Нам разрешили снова войти в барак, в общую комнату. Там мы стояли навытяжку и ждали. Стало уже совсем темно, а света в бараке, очевидно, не было. Внезапно Хольцер соскочил со своей койки в углу и закричал:
— Achtung! Stillstehen![21]
Мы стоим по стойке «смирно». В комнату входит одетый в чёрное блондин. На нём высокие, в обтяжку кавалерийские сапоги, бриджи с отглаженными складками и чёрная, в обтяжку куртка, подчёркивающая его атлетическое сложение. В руке у него двухметровый хлыст, свитый из бычьей кожи, такой толстый, что его едва можно обхватить пальцами. Рядом — огромная овчарка. На левом рукаве куртки — чёрная повязка с надписью серебряными буквами: «Lager"altester»[22]

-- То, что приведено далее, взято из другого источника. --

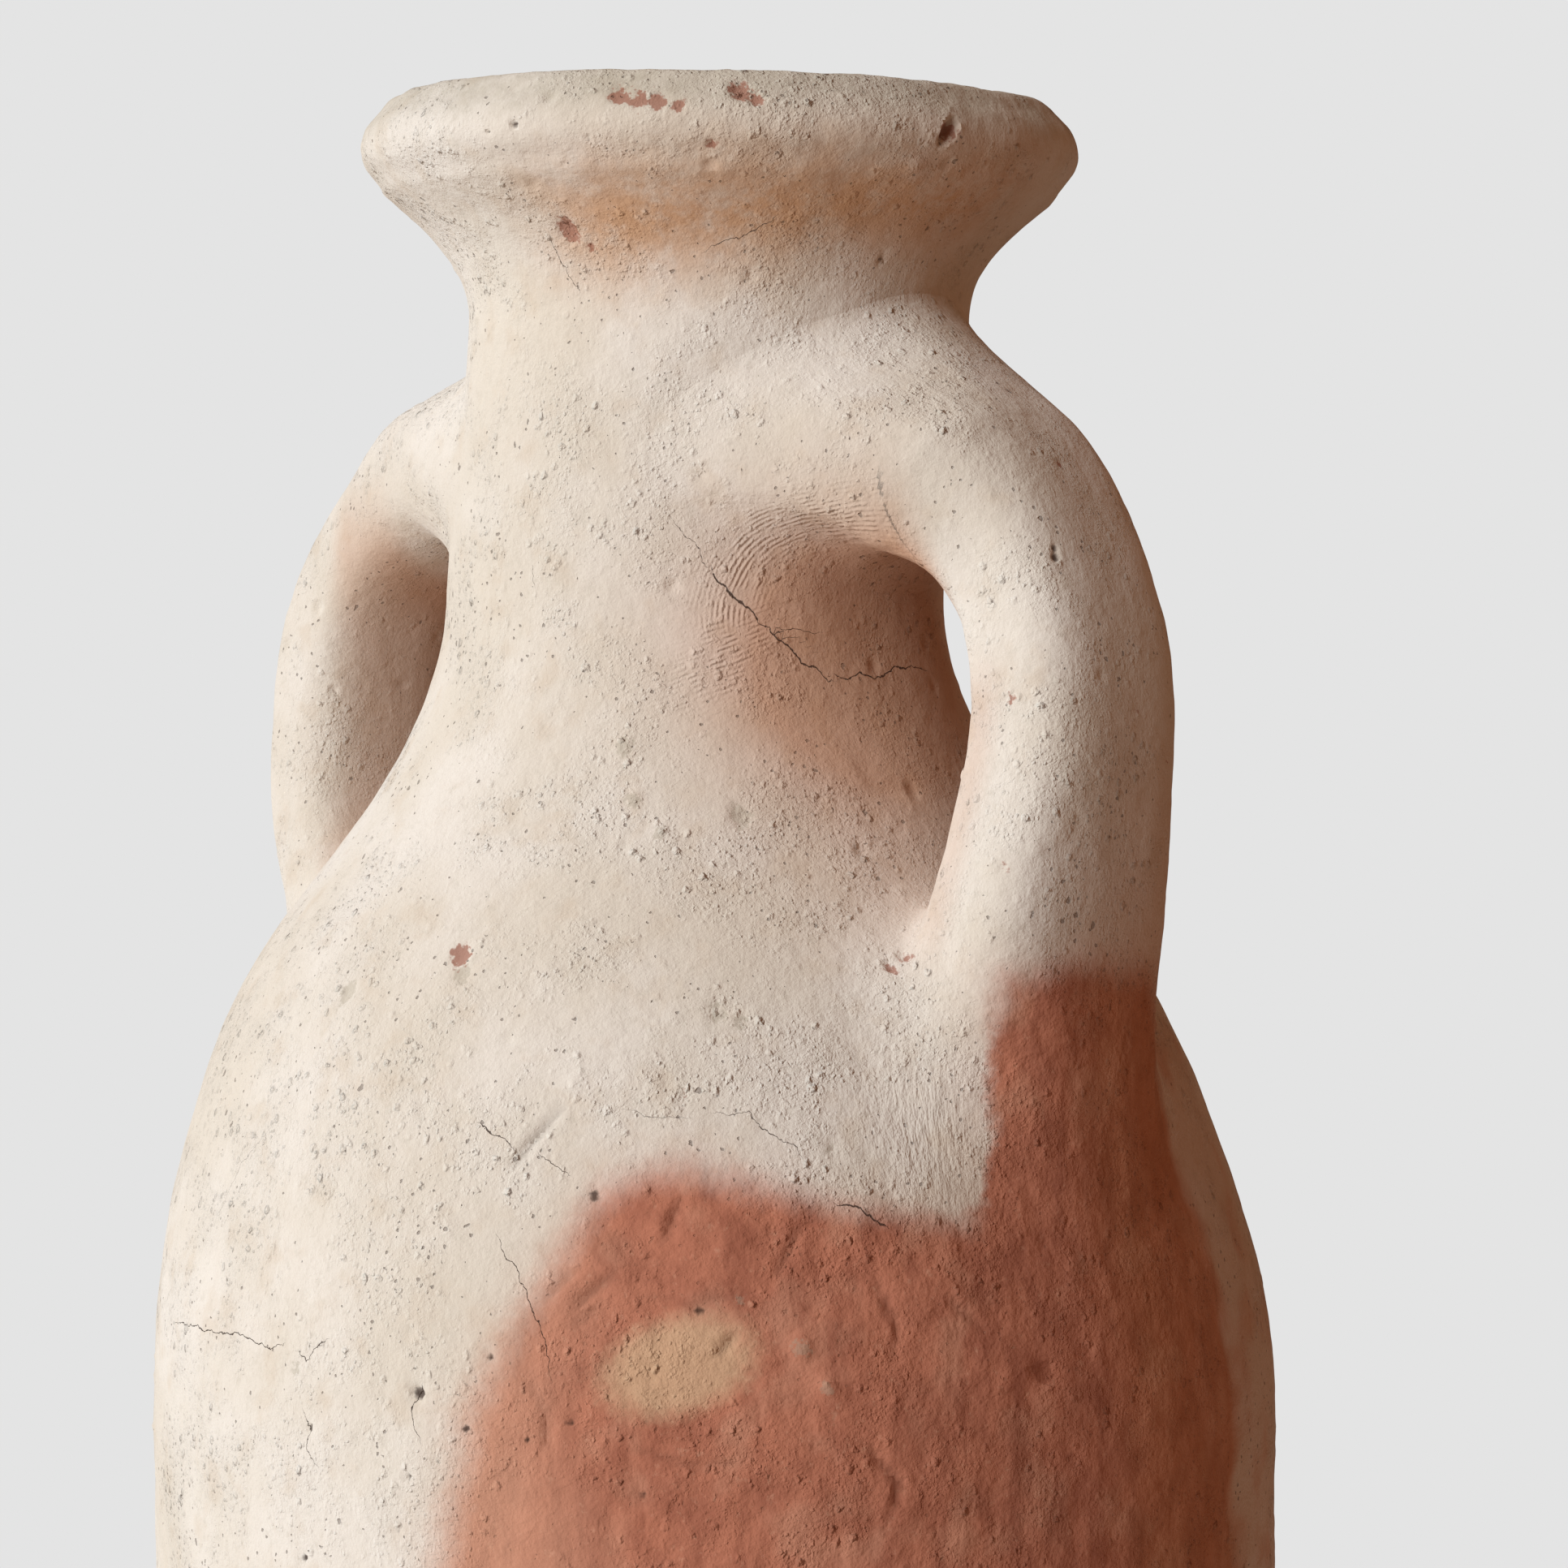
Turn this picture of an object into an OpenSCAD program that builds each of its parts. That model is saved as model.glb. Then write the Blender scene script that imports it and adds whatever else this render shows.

.Он внимательно осматривает нас, насколько это возможно в полутёмной комнате, перебрасывается несколькими словами с Хольцером, который по-прежнему стоит навытяжку, потом садится на табурет и начинает говорить. Он говорит на чистом немецком языке, но с лёгким польским акцентом.
— Я староста лагеря. Это означает, что я стою во главе всего нашего лагерного самоуправления, которое создано заключёнными и на котором основана вся лагерная организация и порядок. Здесь так заведено, что за поддержанием дисциплины следят сами заключённые. Но одной дисциплины мало. Кроме дисциплины нужны чистота и порядок. Если вы будете вести себя хорошо, я смогу помогать вам; если вы будете вести себя плохо, я сам буду вас наказывать. Поняли? — вдруг гаркнул он и, чтобы подчеркнуть значение своих слов, несколько раз взмахнул своим гигантским бичом над нашими головами. — Каждый, кто нарушит порядок, украдёт у своего товарища еду, не выполнит приказ начальника блока или капо, будет наказан. А наказание — это по меньшей мере двадцать пять ударов по заду вот этой штукой, — и он снова взмахнул несколько раз хлыстом над нашими головами. Потом он добавил медленно и угрожающе: — О тех, кто загибается, посетив меня в шестом блоке, больше никто никогда не вспоминает. Verstanden?[23]
— Jawohl[24]
, — ответил кто-то.— Verstanden? — взревел Хольцер, затопав ногами по дощатому полу.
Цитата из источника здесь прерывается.